Representatives Holt, Kaufmann and Wolfe lead House subcommittee hearing.

It appears a Senate-passed plan establishing some restrictions if Iowa voters decide to automatically restore felon voting rights is on the fast track in the Iowa House. The bill is ready for debate in a House committee Wednesday after a subcommittee hearing this morning.

“We knew from the beginning that we had to define what discharge of sentence looked like and this bill does a good job of carving that out and really dealing with some tough issues,” said Drew Klein of Americans for Prosperity.

If Iowa voters eventually pass a constitutional amendment automatically grants felons the right to vote when they’re paroled, this bill would kick in. It would require felons to pay all the restitution they owe victims before they’d get the right to vote. Iowa Catholic Conference executive director Tom Chapman urged House members to reconsider and merely require felons to be current in a restitution repayment plan.

“Requiring the payment of restitution is just,” Chapman said. “However, all repayment before the right to vote would be restored could end up keeping low income people from voting.”

Greg Baker of The Family Leader said his group supports providing second chances to paroled felons and restoring their voting rights.

“There has to be a point where we allow the person to move on and become a part of society again,” Baker said.
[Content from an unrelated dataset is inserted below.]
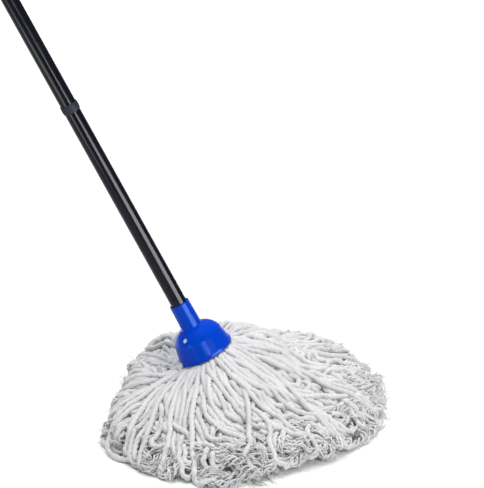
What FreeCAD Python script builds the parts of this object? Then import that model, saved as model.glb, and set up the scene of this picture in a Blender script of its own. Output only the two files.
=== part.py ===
import FreeCAD, Part
import math
import os
from FreeCAD import Placement, Rotation, Vector

# Cotton string mop: a plastic bell that clamps the yarn and takes the handle in a
# threaded neck, and a handle made of four equal steel tubes that screw together.
# Millimetres, +Z up. The origin is on the floor, straight below the centre of the
# bell's rim. Everything above the yarn lies along one leaning axis, the handle axis.

os.makedirs("parts", exist_ok=True)

# handle axis
LEAN_DEG = 28.0             # from the vertical, towards -X
PIVOT_HEIGHT = 87.0         # centre of the bell's rim above the floor

# bell, heights measured up the handle axis from the plane of the rim
RIM_R = 38.5
RIM_BAND = 5.0
SHOULDER_R = 33.4
SHOULDER_H = 24.6
DOME_R, DOME_H = 27.1, 34.1     # a point half way round the dome
DOME_TOP_R = 15.4
DOME_TOP_H = 41.0
NECK_BASE_R = 14.3
NECK_MOUTH_R = 13.65
NECK_BASE_H = 43.0
NECK_MOUTH_H = 77.2
BELL_WALL = 2.4
CAVITY_H = 38.4
SOCKET_FLOOR_H = 63.0           # top of the threaded bush, where the tube's end stops
BUSH_BOTTOM_H = 40.4
BUSH_STOP_R = 9.9
SIDE_HOLE_R = 3.5
SIDE_HOLE_DEG = (-110.0, 70.0)  # the two holes in the dome, about the handle axis
SIDE_HOLE_TILT = 41.0           # of the hole's axis, from the handle axis
PEG_RECESS = 1.2                # of the clamp's pegs, below the dome's surface

# handle tubes
TUBE_R = 11.0
TUBE_WALL = 0.5
TUBE_LENGTH = 312.3
TUBE_COUNT = 4
JOINT_GAP = 12.0                # between two tube ends, covered by a collar ring
SOCKET_GAP = 0.12               # radial gap of the tube in the neck
PRESS_GAP = 0.03                # radial gap of plugs glued or crimped in the tubes
INSERT_LENGTH = 42.0            # of every plug inside its tube

# crimp dimples that hold the threaded tip in the lowest tube
DIMPLE_R = 2.4
DIMPLE_OFFSET = 1.0             # of the dimple sphere's centre outside the tube wall
DIMPLE_ROWS = (12.5, 30.0)      # above the neck's mouth
DIMPLE_DEG = 2.0                # first of four, about the handle axis

# screw threads, right-handed
HEAD_PITCH = 4.2
HEAD_CORE_R = 7.9
HEAD_CREST_R = 9.4
HEAD_THREAD_LENGTH = 22.0
HEAD_THREAD_RUNOUT = 1.2        # plain end of the screw below its first turn
COUPLING_PITCH = 3.0
COUPLING_CORE_R = 6.5
COUPLING_CREST_R = 7.7
COUPLING_THREAD_LENGTH = 18.0
THREAD_GAP = 0.28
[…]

But Baker said he doesn’t envy legislators wrestling with how to define when felons have completed their sentences. Former State Representative Clel Baudler, a Republican from Greenfield who’s a retired state trooper, urged the legislature to abandon the whole effort and keep the process requiring all felons to apply to the governor for their voting rights.

“I oppose the whole notion that felons should be automatically be given something once they get out of prison,” Baudler said.